First Nations trio is 1st all-women training crew for Indigenous flight school
'That just blew my mind,' says flight student Rainbow Ford
For the first time in an Indigenous flight program's history, the student, instructor and examiner are all First Nations women.
"When I found out that [the] chief flight instructor was a woman, I was so excited because until FNTI I've never known another female pilot," said Rainbow Ford.
"When I was gearing up for the flight test and got thinking about it, I was so excited about the fact that both my instructor and my flight examiner were female and Indigenous. That just blew my mind."
FNTI is an Indigenous-owned and governed post-secondary institute located in Tyendinaga Mohawk Territory in Ontario that delivers programs for Indigenous people across Canada. Its First Peoples' Aviation Technology program has been around since 1990.
Ford grew up in Lytton First Nation, about 155 kilometres northeast of Vancouver. As a girl she spent a lot of time looking at the skies, watching planes on the flight path to Vancouver.
"I would see them and I just knew that flying is what I wanted to do," she said.
After high school Ford went to flight school in California, but after a year being away from home she decided not to continue.
Thirteen years later, she was unhappy and wanted to get back on track to pursuing her dream of becoming a pilot.
She applied to FNTI's aviation program and was accepted. The program is three years long and the curriculum covers flight training, navigation, radio operations, flight and simulator training as well as private and commercial licence requirements.
At the beginning of December she was recommended by her flight instructor for her commercial pilot flight test.
'It was a lot different back then'
Joanne Tabobandung from Tyendinaga Mohawk Territory is the dean of aviation at FNTI and also a pilot examiner.
She grew up in Mississauga, Ont., and her mother worked for Air Canada. She said she always wanted to be a pilot.
In high school she wasn't encouraged to pursue a career in aviation. She was in her early 20s when, 30 years ago, she took the same program that Ford is in now. At the time was the only female student in her class.
"It was a lot different back then than it is now," she said.
"That's why now, being in the position that I'm in, I want to ensure that my students don't go through some of the same challenges that I had."
She said if you want to work hard, it should be for yourself not because you have to prove you belong.
Tabobandung said that in the last five years, enrolment of women in the aviation program has been increasing.
Approximately five per cent of all commercial pilots are women but FNTI's aviation program's enrolment is almost 40 per cent female, all of whom are Indigenous.
Medical lab assistant to flight instructor
Daniella Petitti from Waterhen Lake Cree Nation in Saskatchewan is a flight instructor with FNTI's aviation program and is also a graduate of the program.
Petitti previously worked as a medical laboratory assistant in Calgary. She said she had always been interested in aviation, but in her 30s felt like she had missed her chance.
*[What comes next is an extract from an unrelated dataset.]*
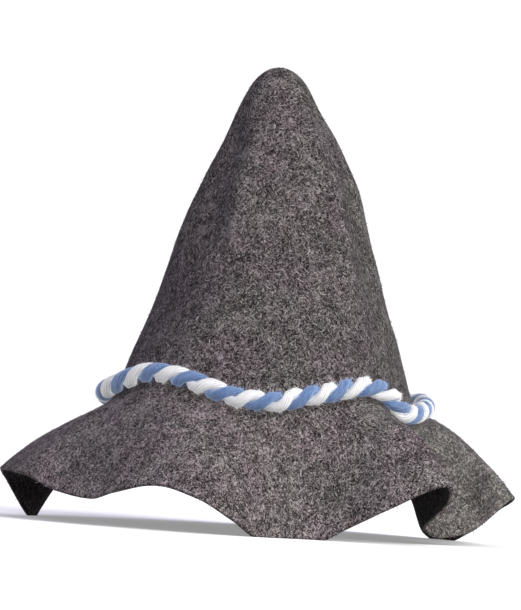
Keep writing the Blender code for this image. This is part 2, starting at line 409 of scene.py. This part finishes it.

Petitti was talking about aviation one day with a man who had come to the lab who she thinks was a pilot. She mentioned that she knew of an upcoming ground school being offered at Spring Bank Airport in Calgary but at the time didn't have enough money saved up to pay for it.
She said the man ended up leaving her $500 at the desk with a note saying "For ground school."
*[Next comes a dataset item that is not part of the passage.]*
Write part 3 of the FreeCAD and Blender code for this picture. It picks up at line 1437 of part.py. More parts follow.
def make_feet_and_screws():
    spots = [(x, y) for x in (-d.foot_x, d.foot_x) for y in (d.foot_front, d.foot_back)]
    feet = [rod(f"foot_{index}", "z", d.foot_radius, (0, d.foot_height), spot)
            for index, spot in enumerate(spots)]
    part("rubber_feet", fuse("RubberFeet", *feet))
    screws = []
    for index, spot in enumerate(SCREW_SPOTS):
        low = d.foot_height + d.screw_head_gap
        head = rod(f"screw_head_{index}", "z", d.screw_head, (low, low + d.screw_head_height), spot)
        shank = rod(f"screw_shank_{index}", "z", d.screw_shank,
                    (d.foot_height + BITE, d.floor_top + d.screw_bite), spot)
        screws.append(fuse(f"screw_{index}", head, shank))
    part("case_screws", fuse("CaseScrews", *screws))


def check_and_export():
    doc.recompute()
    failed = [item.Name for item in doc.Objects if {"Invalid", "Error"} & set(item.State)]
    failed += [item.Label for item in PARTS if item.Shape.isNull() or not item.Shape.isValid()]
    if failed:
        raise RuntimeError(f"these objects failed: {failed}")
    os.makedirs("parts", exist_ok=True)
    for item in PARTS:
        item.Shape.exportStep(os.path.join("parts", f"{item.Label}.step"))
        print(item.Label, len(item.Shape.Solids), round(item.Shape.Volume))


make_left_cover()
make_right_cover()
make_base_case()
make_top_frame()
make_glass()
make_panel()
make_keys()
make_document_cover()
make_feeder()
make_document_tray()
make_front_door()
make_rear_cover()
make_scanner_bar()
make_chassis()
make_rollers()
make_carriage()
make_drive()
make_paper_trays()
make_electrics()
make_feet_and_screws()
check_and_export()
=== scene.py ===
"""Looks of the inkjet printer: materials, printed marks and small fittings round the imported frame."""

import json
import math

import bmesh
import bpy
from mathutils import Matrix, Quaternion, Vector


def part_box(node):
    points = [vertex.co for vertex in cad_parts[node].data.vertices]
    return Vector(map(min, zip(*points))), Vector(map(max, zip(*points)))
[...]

She found her way to FNTI's program after looking for schools that offer the private pilot licence and she said it was a perk that it was an Indigenous school as well.
After completing the program, Tabobandung asked Petitti if she would be interested in coming back to the school to be a flight instructor.
Pettiti said there's no age limit for changing your career.
"Aviation needs people," she said.
"And if we had more Indigenous people, that would be really great, too."